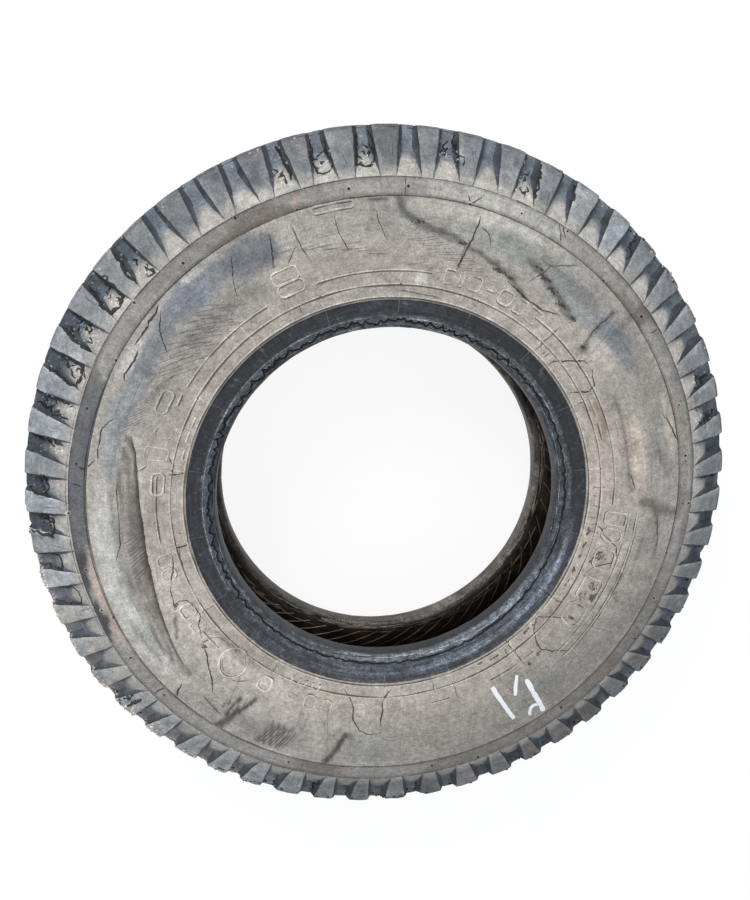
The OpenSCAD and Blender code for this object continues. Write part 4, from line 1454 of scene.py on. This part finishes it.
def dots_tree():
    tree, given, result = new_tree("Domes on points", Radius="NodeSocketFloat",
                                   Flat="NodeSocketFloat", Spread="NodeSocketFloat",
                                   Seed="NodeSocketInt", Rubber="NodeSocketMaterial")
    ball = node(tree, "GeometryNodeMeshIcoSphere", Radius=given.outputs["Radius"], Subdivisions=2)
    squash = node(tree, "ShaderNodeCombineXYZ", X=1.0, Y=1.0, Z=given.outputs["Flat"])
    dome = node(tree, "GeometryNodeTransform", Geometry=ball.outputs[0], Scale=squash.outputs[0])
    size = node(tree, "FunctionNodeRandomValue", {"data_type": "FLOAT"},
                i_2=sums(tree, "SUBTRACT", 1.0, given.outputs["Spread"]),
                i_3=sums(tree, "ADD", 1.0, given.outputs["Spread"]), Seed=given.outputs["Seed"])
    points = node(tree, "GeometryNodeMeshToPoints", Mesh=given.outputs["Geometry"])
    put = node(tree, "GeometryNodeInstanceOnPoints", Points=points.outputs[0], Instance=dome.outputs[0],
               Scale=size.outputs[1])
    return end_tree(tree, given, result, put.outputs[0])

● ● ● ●

**SHORT EXERCISE:**
Make an exact copy of the data above.

**WORKED ANSWER:**
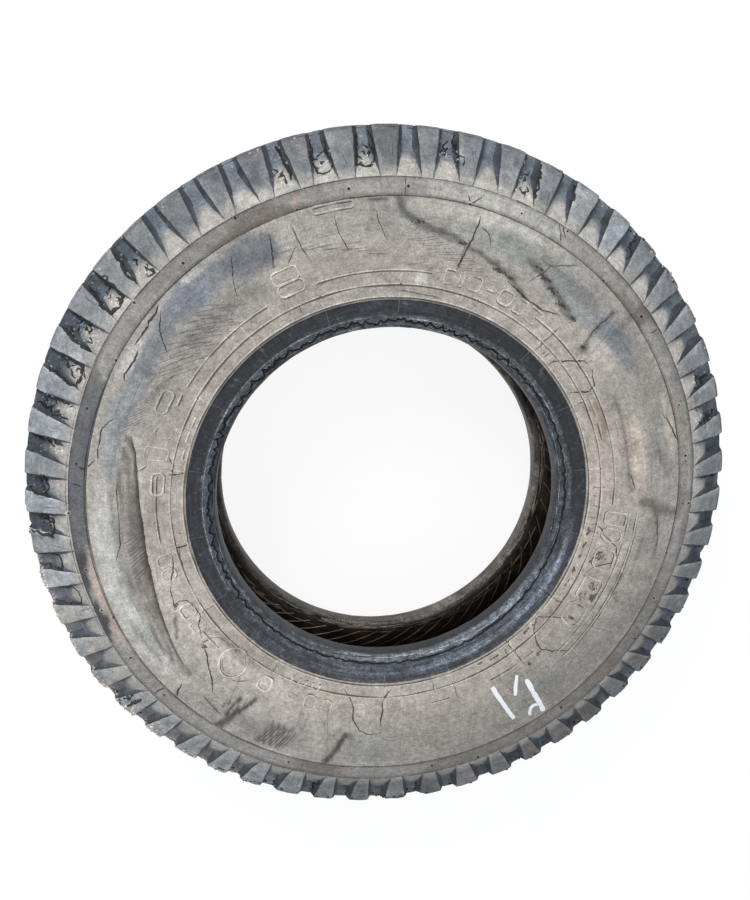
The OpenSCAD and Blender code for this object continues. Write part 4, from line 1454 of scene.py on. This part finishes it.
def dots_tree():
    tree, given, result = new_tree("Domes on points", Radius="NodeSocketFloat",
                                   Flat="NodeSocketFloat", Spread="NodeSocketFloat",
                                   Seed="NodeSocketInt", Rubber="NodeSocketMaterial")
    ball = node(tree, "GeometryNodeMeshIcoSphere", Radius=given.outputs["Radius"], Subdivisions=2)
    squash = node(tree, "ShaderNodeCombineXYZ", X=1.0, Y=1.0, Z=given.outputs["Flat"])
    dome = node(tree, "GeometryNodeTransform", Geometry=ball.outputs[0], Scale=squash.outputs[0])
    size = node(tree, "FunctionNodeRandomValue", {"data_type": "FLOAT"},
                i_2=sums(tree, "SUBTRACT", 1.0, given.outputs["Spread"]),
                i_3=sums(tree, "ADD", 1.0, given.outputs["Spread"]), Seed=given.outputs["Seed"])
    points = node(tree, "GeometryNodeMeshToPoints", Mesh=given.outputs["Geometry"])
    put = node(tree, "GeometryNodeInstanceOnPoints", Points=points.outputs[0], Instance=dome.outputs[0],
               Scale=size.outputs[1])
    return end_tree(tree, given, result, put.outputs[0])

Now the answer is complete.